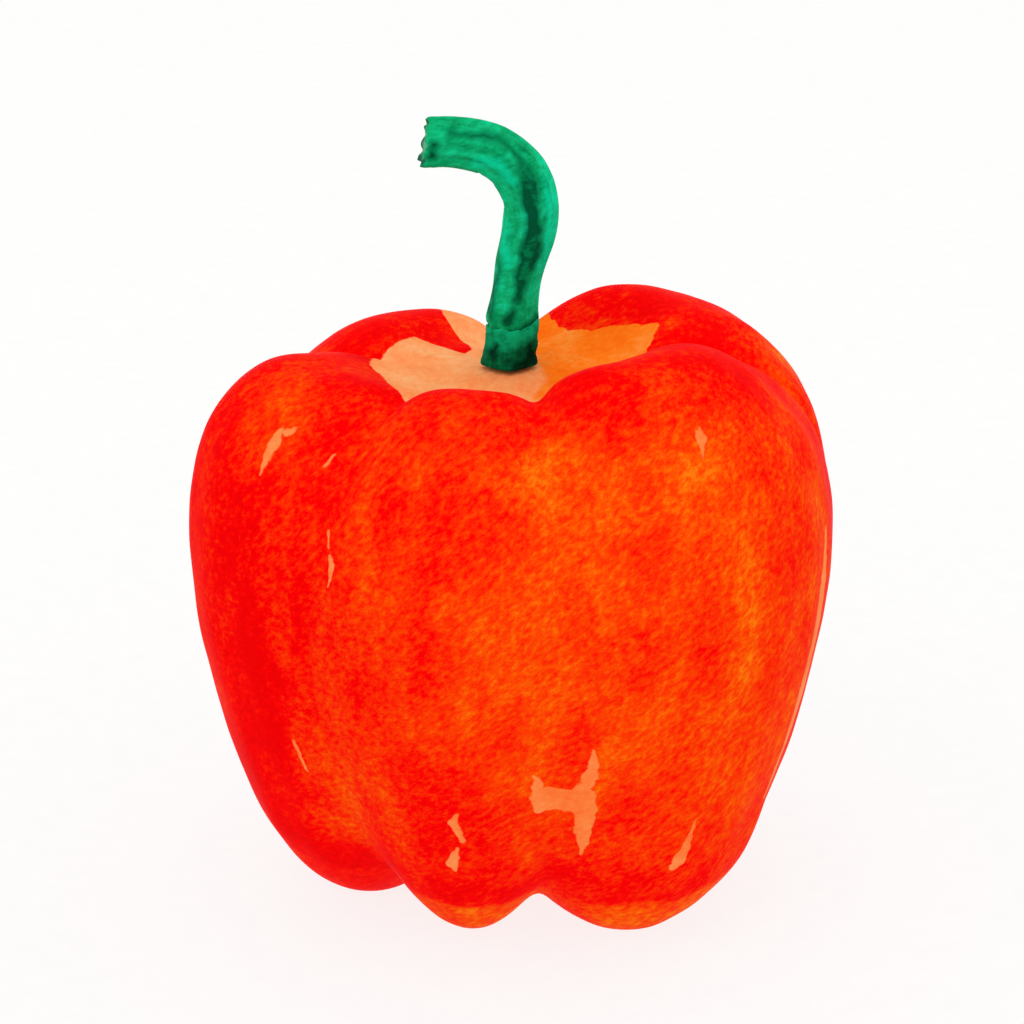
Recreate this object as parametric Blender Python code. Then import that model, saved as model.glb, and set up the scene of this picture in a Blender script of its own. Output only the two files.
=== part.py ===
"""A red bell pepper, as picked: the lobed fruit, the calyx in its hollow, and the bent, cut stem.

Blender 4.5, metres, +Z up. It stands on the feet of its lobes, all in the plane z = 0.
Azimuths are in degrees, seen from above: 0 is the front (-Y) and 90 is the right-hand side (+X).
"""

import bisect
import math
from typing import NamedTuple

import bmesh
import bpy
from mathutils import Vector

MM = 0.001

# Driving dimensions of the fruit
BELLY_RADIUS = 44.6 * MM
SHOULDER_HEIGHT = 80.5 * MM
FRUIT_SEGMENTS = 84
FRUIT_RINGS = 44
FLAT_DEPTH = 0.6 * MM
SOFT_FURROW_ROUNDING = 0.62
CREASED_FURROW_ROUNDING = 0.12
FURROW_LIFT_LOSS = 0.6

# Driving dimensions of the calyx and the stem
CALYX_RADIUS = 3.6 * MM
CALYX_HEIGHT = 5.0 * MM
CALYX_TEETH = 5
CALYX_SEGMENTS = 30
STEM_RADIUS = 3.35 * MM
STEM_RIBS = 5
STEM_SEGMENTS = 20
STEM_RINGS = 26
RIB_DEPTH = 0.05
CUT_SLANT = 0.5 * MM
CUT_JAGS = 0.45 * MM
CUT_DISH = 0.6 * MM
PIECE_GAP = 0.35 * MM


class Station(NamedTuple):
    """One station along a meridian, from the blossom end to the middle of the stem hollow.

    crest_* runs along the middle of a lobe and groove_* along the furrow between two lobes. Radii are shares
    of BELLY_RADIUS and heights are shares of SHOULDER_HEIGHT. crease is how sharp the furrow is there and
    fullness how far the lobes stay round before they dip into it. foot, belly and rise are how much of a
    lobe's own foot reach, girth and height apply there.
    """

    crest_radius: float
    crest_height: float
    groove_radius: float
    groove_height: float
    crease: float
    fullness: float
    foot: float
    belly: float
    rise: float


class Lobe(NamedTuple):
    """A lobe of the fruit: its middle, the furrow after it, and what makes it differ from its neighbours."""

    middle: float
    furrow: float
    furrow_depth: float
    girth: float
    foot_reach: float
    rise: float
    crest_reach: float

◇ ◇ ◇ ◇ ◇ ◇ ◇

● **Short task**:
From the data, list each line in which the string "Blender" appears.

● **Solution for this problem**:
Recreate this object as parametric Blender Python code. Then import that model, saved as model.glb, and set up the scene of this picture in a Blender script of its own. Output only the two files.
Blender 4.5, metres, +Z up. It stands on the feet of its lobes, all in the plane z = 0.